Everything all tucked away (don't ask about those other tubs)

Good-for-nothing scraps

I use the scraps in my own projects and also in camps/classes, so this all seemed perfectly normal to me.  But earlier in the week I got a call from my friend Nancy who had several large bags of cut out patterns that she needed to give away.  And not just the patterns, but fabric cut to go with the patterns.  Nancy had already pulled the ones that she wanted and there were still three large bags/boxes for me to go through.  Nancy's first job as a costume designer was with a one-woman shop in a small town in Illinois.  Nancy recently heard from the woman she worked for there, because she was clearing out her sewing room.  The woman is sick and doesn't want her husband to have to go through her sewing room after she's gone.

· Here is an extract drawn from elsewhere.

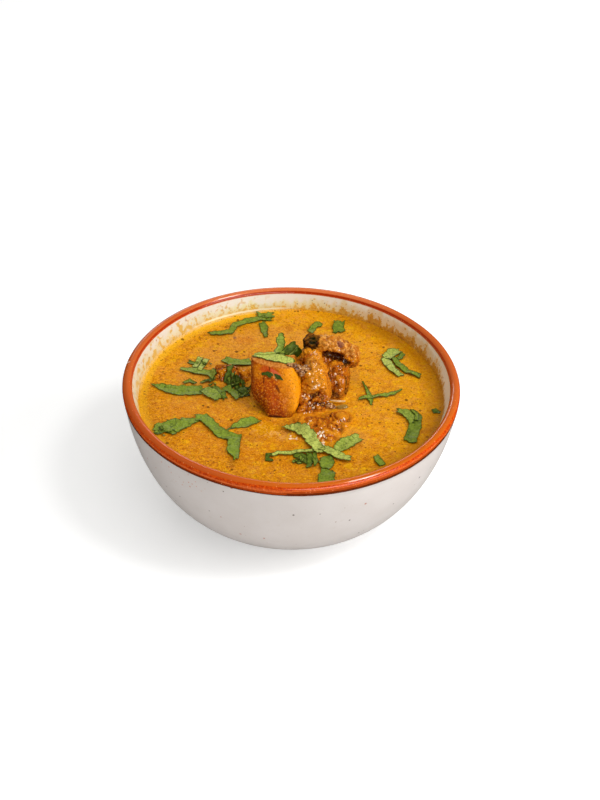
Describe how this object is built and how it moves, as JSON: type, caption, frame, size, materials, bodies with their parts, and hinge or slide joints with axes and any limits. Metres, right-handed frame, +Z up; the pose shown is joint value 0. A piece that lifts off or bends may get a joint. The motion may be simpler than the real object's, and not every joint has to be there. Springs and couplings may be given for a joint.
{
  "type": "bowl of mutton curry",
  "caption": "Round stoneware serving bowl with a banded rim, filled with thick golden mutton and potato curry and scattered with chopped green herb.",
  "frame": {"origin": "centre of the bowl's foot, on the table", "axes": "+Z up through the bowl, -Y towards the side of the bowl from which the potato and the meat lean back, +X to the right seen from there"},
  "size_m": [0.156, 0.156, 0.0787],
  "materials": {
    "bowl_glaze": "gloss",
    "gravy": "satin",
    "potato": "satin",
    "mutton": "satin",
    "herb": "satin",
    "char": "satin"
  },
  "bodies": {
    "root": {"bowl": "bowl_glaze", "gravy": "gravy", "potato": "potato", "mutton_on_bone": "mutton", "mutton_front": "mutton", "mutton_left": "mutton"}
  },
  "joints": []
}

Nancy and I just didn't know what to make of the cut fabric/patterns.  Just to give you a sense of scale, here's what I brought home:



 

Oh yes, I also got some serger thread and a bag of odds n' ends.


That's 11 patterns with fabric already cut out all tucked into baggies (and some baggies had multiple sets of fabric in them).  And there were at least two large bags of these baggies left at Nancy's. 

Cutting out fabric is my least favorite part of the process, so I will sometimes spend a day cutting out a bunch of stuff so that I don't have to do it again for a while.  But the amount of work that went into cutting about all of these patterns just boggles my mind.  Nancy and I couldn't fathom why she did all of this work - there was at least a year's worth of sewing in the bags that Nancy brought home.  One of Nancy's friends suggested that maybe she wasn't well enough to do the actual sewing, but cutting out the fabric was comforting in some way.  Maybe.

So I have this new treasure, thanks to another woman's illness and obsessive cutting.  And I now feel responsible for finishing what she started.  It will make for some poignant sewing.